* [Information supplied]

'''

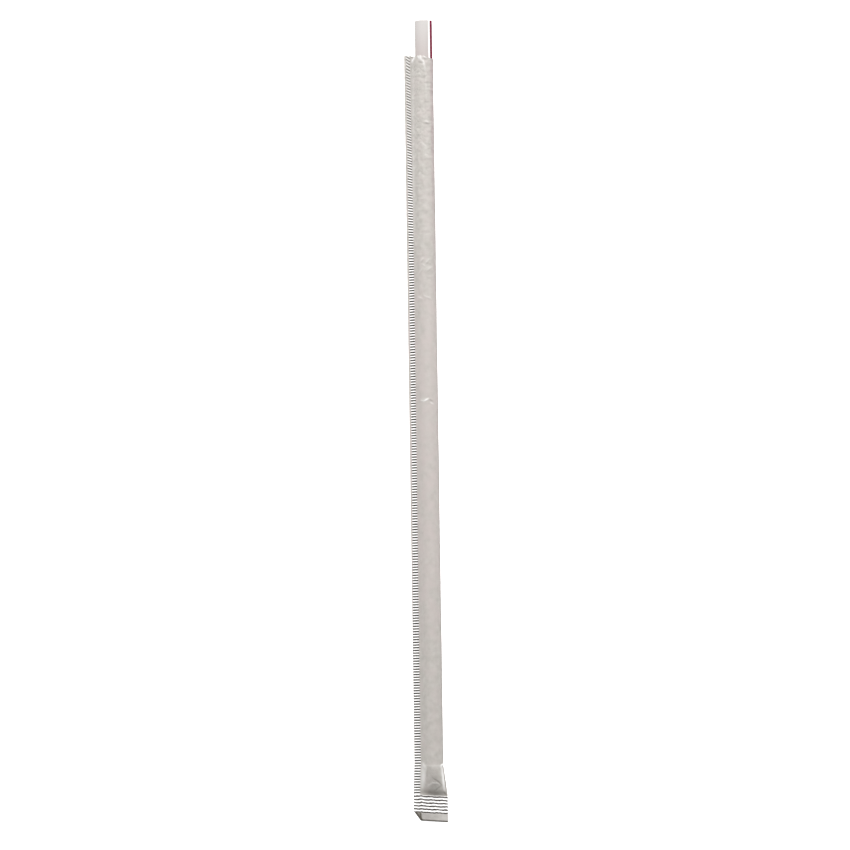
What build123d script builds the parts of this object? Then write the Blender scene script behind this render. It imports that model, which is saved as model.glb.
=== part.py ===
from build123d import *

import os
from math import acos, asin, atan2, cos, hypot, sin

# A drinking straw in its paper wrapper, lying on a table. The straw is one tube. The wrapper is
# one strip of thin paper folded round it: its two long edges are crimped together into a side
# flange, its far end is crimped flat, and its near end is torn off, so that the straw shows.
# Frame: +Z up, +Y along the straw towards its open end, the side flange towards -X, and the
# origin on the table under the middle of the whole object. Millimetres.

# Straw
straw_diameter = 6.1
straw_wall = 0.2
straw_length = 260.0
straw_exposed = 12.5  # from the straw's open end to the torn edge above its axis

# Paper
paper_thickness = 0.06
crimped_thickness = 0.16  # two layers after the crimping rolls
slip = 0.06  # gap all round between straw and paper

# Side flange
neck_width = 1.83  # from the round of the sleeve to the flange, where its two sides close up
flange_width = 2.45

# Closed end: the sleeve flattens beyond the straw, then comes the crimped seal and a plain tail
pocket_length = 10.6
seal_length = 6.1
tail_length = 3.0
flange_spread = 0.45  # how much further out the flange lies in the flat end
fold_spread = 1.55  # how much further out the side across from the flange lies there
slit_height = 0.1  # what is left of the hollow where the seal begins

# The tail's corner below the flange is folded under
corner_width = 2.4
corner_height = 3.4

# Torn edge: (share of the way across from the flange's edge, step towards the open end)
tear_points = [
    (-0.2, 0.6),
    (0.05, 0.4),
    (0.2, 0.5),
    (0.36, 0.15),
    (0.55, 0.2),
    (0.72, 0.0),
    (0.87, -0.45),
    (1.2, -0.8),
]
tear_room = 1.5  # paper beyond the torn edge, taken away by it

# Radii and layers
straw_radius = straw_diameter / 2
bore_radius = straw_radius - straw_wall
sleeve_radius = straw_radius + slip
paper_radius = sleeve_radius + paper_thickness
layer = crimped_thickness / 2
axis_height = paper_radius

# Reaches across the wrapper from the straw's axis
flange_reach = paper_radius + neck_width + flange_width
end_flange_reach = flange_reach + flange_spread
end_fold_reach = paper_radius + fold_spread

# The wrapper droops on its flange's side until the corner folded under it meets the table
corner_depth = layer + crimped_thickness
droop = asin(axis_height / hypot(end_flange_reach, corner_depth)) - atan2(corner_depth, end_flange_reach)

# The flat end is the widest stretch, so it centres the object across the frame
left_span = end_flange_reach * cos(droop) + layer * sin(droop)
right_span = end_fold_reach * cos(droop) + layer * sin(droop)
axis_x = (left_span - right_span) / 2

# Stations along the object
object_length = straw_length + pocket_length + seal_length + tail_length
straw_mouth_y = object_length / 2
tear_y = straw_mouth_y - straw_exposed
straw_foot_y = straw_mouth_y - straw_length
seal_y = straw_foot_y - pocket_length
tail_y = -object_length / 2

# The sleeve's stretch across the frame, where it is torn
tear_x = axis_x - flange_reach * cos(droop)
tear_width = flange_reach * cos(droop) + paper_radius

# The wrapper's middle plane: x across it, away from the flange, and y along the straw
middle = Plane(
    origin=(axis_x, 0, axis_height),
    x_dir=(cos(droop), 0, sin(droop)),
    z_dir=(-sin(droop), 0, cos(droop)),
)


def across(y):
    """Plane across the object at y, looking along -Y, with the same x as the middle plane."""
    return Plane(origin=(axis_x, y, axis_height), x_dir=middle.x_dir, z_dir=(0, -1, 0))


def on_circle(radius, angle):
    """Point at an angle round the straw's axis."""
    return radius * cos(angle), radius * sin(angle)


def touch_angle(root, radius):
    """Angle round the axis where the straight side that leaves the flange at root turns round."""
    return atan2(root[1], root[0]) - acos(radius / hypot(root[0], root[1]))


# Upper half of the paper round the straw: a straight side from the flange's root, then an arc
outer_root = (flange_width - flange_reach, layer)
inner_root = (flange_width - flange_reach, 0)
outer_angle = touch_angle(outer_root, paper_radius)
inner_angle = touch_angle(inner_root, sleeve_radius)
outer_touch = on_circle(paper_radius, outer_angle)
inner_touch = on_circle(sleeve_radius, inner_angle)
outer_crown = on_circle(paper_radius, outer_angle / 2)
inner_crown = on_circle(sleeve_radius, inner_angle / 2)

# The same corners where the pocket ends, each at its own share of the way to the fold
side_length = hypot(outer_touch[0] - outer_root[0], outer_touch[1] - outer_root[1])
side_share = side_length / (side_length + paper_radius * outer_angle)
end_root_x = flange_width - end_flange_reach
end_touch_x = end_root_x + side_share * (end_fold_reach - end_root_x)

# Folded corner of the tail: both ends of its fold, and where the corner lands under the tail
fold_foot = (corner_width - end_flange_reach, tail_y)
fold_head = (-end_flange_reach, tail_y + corner_height)
corner_swing = 2 * corner_width * corner_height / (corner_width**2 + corner_height**2)
landed_corner = (
    corner_swing * corner_height - end_flange_reach,
    corner_swing * corner_width + tail_y,
)

# Straw: a plain tube, cut square
with BuildPart() as straw:
    with BuildSketch(across(straw_mouth_y)):
        Circle(straw_radius)
        Circle(bore_radius, mode=Mode.SUBTRACT)
    extrude(amount=straw_length)

with BuildPart() as wrapper:
    # Upper layer of the pocket, which flattens from the straw's foot to the crimped seal
    with BuildSketch(across(straw_foot_y)):
        with BuildLine():
            Polyline((-flange_reach, 0), (-flange_reach, layer), outer_root, outer_touch)
            ThreePointArc(outer_touch, outer_crown, (paper_radius, 0))
            Line((paper_radius, 0), (sleeve_radius, 0))
            ThreePointArc((sleeve_radius, 0), inner_crown, inner_touch)
            Polyline(inner_touch, inner_root, (-flange_reach, 0))
        make_face()
    with BuildSketch(across(seal_y)):
        with BuildLine():
            Polyline(
                (-end_flange_reach, 0),
                (-end_flange_reach, layer),
                (end_root_x, layer),
                (end_touch_x, slit_height / 2 + paper_thickness),
                (end_fold_reach, 0),
                (end_fold_reach - paper_thickness, 0),
                (end_touch_x, slit_height / 2),
                (end_root_x, 0),
                close=True,
            )
        make_face()
    loft(ruled=True)

    # Upper layer of the crimped seal and the tail, whose corner ends at its fold
    with BuildSketch(middle):
        with BuildLine():
            Polyline(
                (-end_flange_reach, seal_y),
                (end_fold_reach, seal_y),
                (end_fold_reach, tail_y),
                fold_foot,
                fold_head,
                close=True,
            )
        make_face()
    extrude(amount=layer)

    # Lower layer of both
    mirror(about=middle)

    # Sleeve and flange, from beyond the torn edge to the foot of the straw
    with BuildSketch(across(tear_y + tear_room)):
        with BuildLine():
            Polyline((-flange_reach, layer), outer_root, outer_touch)
            ThreePointArc(outer_touch, outer_crown, (paper_radius, 0))
            mirror(about=Plane.XZ)
            Line((-flange_reach, layer), (-flange_reach, -layer))
        make_face()
        with BuildLine():
            Line(inner_root, inner_touch)
            ThreePointArc(inner_touch, inner_crown, (sleeve_radius, 0))
            mirror(about=Plane.XZ)
        make_face(mode=Mode.SUBTRACT)
    extrude(amount=tear_y + tear_room - straw_foot_y)

    # The tail's corner, folded under
    with BuildSketch(middle.offset(-layer)):
        with BuildLine():
            Polyline(fold_foot, fold_head, landed_corner, close=True)
        make_face()
    extrude(amount=-crimped_thickness)

    # Torn edge at the open end
    with BuildSketch(Plane.XY):
        with BuildLine():
            tear = Spline(*[(tear_x + share * tear_width, tear_y + step) for share, step in tear_points])
            Polyline(
                tear @ 1,
                ((tear @ 1).X, tear_y + 2 * tear_room),
                ((tear @ 0).X, tear_y + 2 * tear_room),
                tear @ 0,
            )
        make_face()
    extrude(amount=2 * axis_height, mode=Mode.SUBTRACT)

straw.part.label = "straw"
wrapper.part.label = "wrapper"

os.makedirs("parts", exist_ok=True)
export_step(straw.part, "parts/straw.step")
export_step(wrapper.part, "parts/wrapper.step")
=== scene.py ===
"""Looks of a wrapped drinking straw: a plastic tube with a red stripe in a torn-open paper sleeve.

The straw is turned from a cylinder. The wrapper is one strip of paper: a flat grid that is
folded round the straw, crimped along its seam and its closed end, creased, and given the
paper's thickness.
"""

import logging
from dataclasses import dataclass, field
from enum import Enum
from math import acos, cos, hypot, pi, radians, sin, sqrt
from typing import ClassVar, Union

import bpy
import numpy as np
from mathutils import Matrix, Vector


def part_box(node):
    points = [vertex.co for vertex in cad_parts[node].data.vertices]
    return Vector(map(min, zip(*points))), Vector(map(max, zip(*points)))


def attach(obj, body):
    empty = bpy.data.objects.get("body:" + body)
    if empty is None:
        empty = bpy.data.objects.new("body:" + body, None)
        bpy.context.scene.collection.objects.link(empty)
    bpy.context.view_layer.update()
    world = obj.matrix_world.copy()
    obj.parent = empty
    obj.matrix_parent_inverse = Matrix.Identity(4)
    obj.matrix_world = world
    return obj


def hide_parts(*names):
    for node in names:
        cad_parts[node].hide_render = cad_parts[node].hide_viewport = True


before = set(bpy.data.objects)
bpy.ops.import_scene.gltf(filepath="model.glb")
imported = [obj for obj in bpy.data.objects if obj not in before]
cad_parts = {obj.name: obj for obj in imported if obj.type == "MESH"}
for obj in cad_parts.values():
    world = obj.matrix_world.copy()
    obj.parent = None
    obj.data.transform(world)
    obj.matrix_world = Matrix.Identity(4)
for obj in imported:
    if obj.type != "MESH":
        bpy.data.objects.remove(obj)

Colour = tuple[float, float, float, float]
Place = tuple[float, float]
Socket = bpy.types.NodeSocket
Source = Union[Socket, float, Colour]

LOG = logging.getLogger("wrapped_straw")
MM = 0.001
PAPER_MAP = "paper_map"
# Attribute that holds the painted highlights and painted shade of the creases and the tail
LIGHT_SHADE_ATTRIBUTE = "light_shade_paint"
WHITE: Colour = (1.0, 1.0, 1.0, 1.0)

# Millimetres that count as none, between rows of the paper's grid and in a division
SAME_ROW = 1e-3
NO_LENGTH = 1e-6

# Where the slope that is turned away from the lamp lies, from one ridge of a crimp at 0 to the next
# at 1; the crimps' painted shade lines sit there
AWAY_SLOPE = 0.75


class Body(Enum):
    """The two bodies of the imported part."""

    STRAW = "straw"
    WRAPPER = "wrapper"


def start_object(name: str) -> bpy.types.Object:
    """Name the primitive that was just added.

    Args:
        name: the piece's name.

    Returns:
        The active object, renamed with its mesh.
    """
    piece = bpy.context.object
    piece.name = name
    piece.data.name = name
    return piece


def apply_modifier(piece: bpy.types.Object, kind: str, **settings: object) -> None:
    """Add a modifier with its settings and apply it.

    Args:
        piece: the mesh object to change.
        kind: the modifier's type, such as SOLIDIFY.
        settings: the modifier's own settings.
    """
    modifier = piece.modifiers.new(kind.lower(), kind)
    for key, value in settings.items():
        setattr(modifier, key, value)
    bpy.context.view_layer.objects.active = piece
    bpy.ops.object.modifier_apply(modifier=modifier.name)


def select_only(piece: bpy.types.Object) -> None:
    """Deselect everything and make one piece the selected and active one.

    Args:
        piece: the mesh object to select.
    """
    bpy.ops.object.select_all(action="DESELECT")
    piece.select_set(True)
    bpy.context.view_layer.objects.active = piece


def vertex_array(piece: bpy.types.Object) -> np.ndarray:
    """Read a mesh's vertices.

    Args:
        piece: the mesh object.

    Returns:
        An array of shape (vertices, 3).
    """
    flat = np.empty(len(piece.data.vertices) * 3)
    piece.data.vertices.foreach_get("co", flat)
    return flat.reshape(-1, 3)


def write_vertices(piece: bpy.types.Object, points: np.ndarray) -> None:
    """Write a mesh's vertices back from an array of shape (vertices, 3)."""
    piece.data.vertices.foreach_set("co", points.reshape(-1))
    piece.data.update()


def smooth_step(low: float, high: float, value: np.ndarray) -> np.ndarray:
    """Rise smoothly from 0 at low to 1 at high, which may lie below it."""
    share = np.clip((value - low) / (high - low), 0.0, 1.0)
    return share * share * (3.0 - 2.0 * share)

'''

Please reproduce exactly the lines above, beginning with the first and ending with the line that contains "straw_exposed = 12.5", and include nothing outside that range.

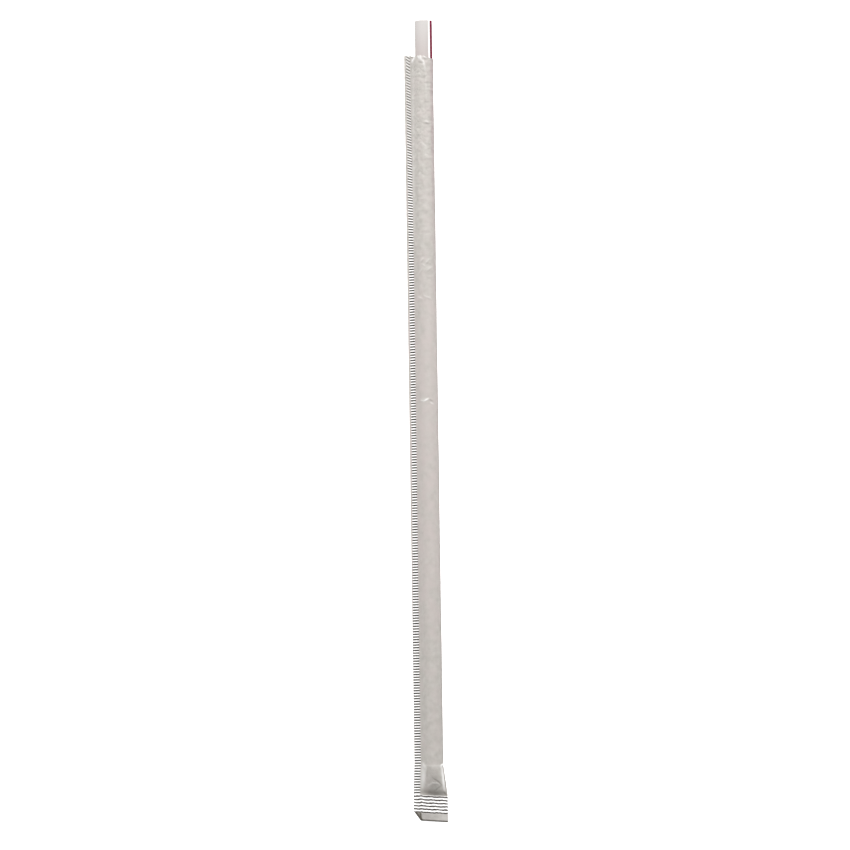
What build123d script builds the parts of this object? Then write the Blender scene script behind this render. It imports that model, which is saved as model.glb.
=== part.py ===
from build123d import *

import os
from math import acos, asin, atan2, cos, hypot, sin

# A drinking straw in its paper wrapper, lying on a table. The straw is one tube. The wrapper is
# one strip of thin paper folded round it: its two long edges are crimped together into a side
# flange, its far end is crimped flat, and its near end is torn off, so that the straw shows.
# Frame: +Z up, +Y along the straw towards its open end, the side flange towards -X, and the
# origin on the table under the middle of the whole object. Millimetres.

# Straw
straw_diameter = 6.1
straw_wall = 0.2
straw_length = 260.0
straw_exposed = 12.5  # from the straw's open end to the torn edge above its axis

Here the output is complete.